Keep in mind, however, that all these other applications you are running on your desktop probably have no security against this. They happily connect up to some server somewhere and download a program. If the right evil-doer gets into that website, who knows what your system might download.
So, how to protect against this? Well, the obvious solution is to sign your code. Signing your code generally uses asymmetric encryption (encryption methods that use a public and private key pair like RSA or ECC).
Microsoft has a technology called Authenticode which they use in Internet Explorer to help you avoid downloading bad programs. (Most users probably read “this code is not authenticated” but click right through to install anyway) But for my purposes, I want to verify a signature within my own code- authenticode doesn’t let me do that easily. And, even if it did, I’d have to go get a certificate from Verisign or Thawte – and that would cost me $150 or more.

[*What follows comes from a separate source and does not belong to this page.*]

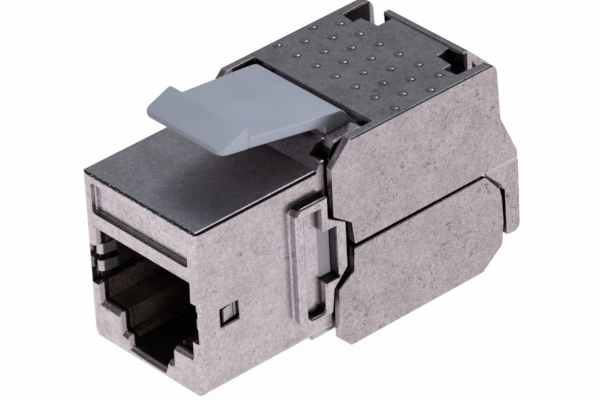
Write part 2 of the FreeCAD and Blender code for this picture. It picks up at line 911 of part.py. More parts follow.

So, I came up with the following solution. Thanks to help from CodeProject for a couple of sample source code projects.
The idea is that when my software wants to do an upgrade, it downloads a small XML file from the server which tells the application what new version is available, where to download it from, etc. The XML file also contains a signature section, which was created by signing the entire XML file with my private key.
So, I create a private key/public key pair using Microsoft .NET’s SN.EXE program, and I store that away in a safe place. I extract the public key, and hard code that into my program file which I ship to customers.
When the program checks for updates, it downloads the XML file. It can now verify the authenticity of the XML file by checking that it was signed with my key. Inside the signed portion of the XML is a MD5 hash. The MD5 hash is a hash code for the to-be-downloaded patch. Assuming that the signature of the XML file matched, we will save away this MD5 to compare against the MD5 of the file we actually download.
Now the application proceeds to the downloading step. After that completes, it verifies the MD5. Since the XML file signature matched, I know that this MD5 hash is “approved” by me. And since the MD5 of what I actually downloaded matches the signed XML file, I know I can safely install the file.
Amazingly, in C#.NET, the code for the entire signing/verification process is an executable that is less than 40KB.
The great thing about this approach is that its quite safe and hard to break. I didn’t have to go get a certificate and shell out bucks to anyone.
One risk would be if my public/private key pair was ever stolen or comprimised. If so, I’d have no way to update existing clients. But this is a problem that mostly exists in the real world today. CRLs (Certificate Revocation Lists) can be used when you have a real certificate to find out if a public key that you once used is still valid. But most software doesn’t implement CRL checking anyway 🙂 I suppose that will change someday.
And I think this is better than Microsoft’s authenticode. Authenticode will still allow the poor user (who didn’t know why he got some funky security warning) to install the code. My approach flat-out-rejects anything which doesn’t pass my signed-code test.
Well, thats my solution. Hopefully I didn’t forget anything silly. And I hope that my software is a lot more secure against downloading bad patches than most of the software out there.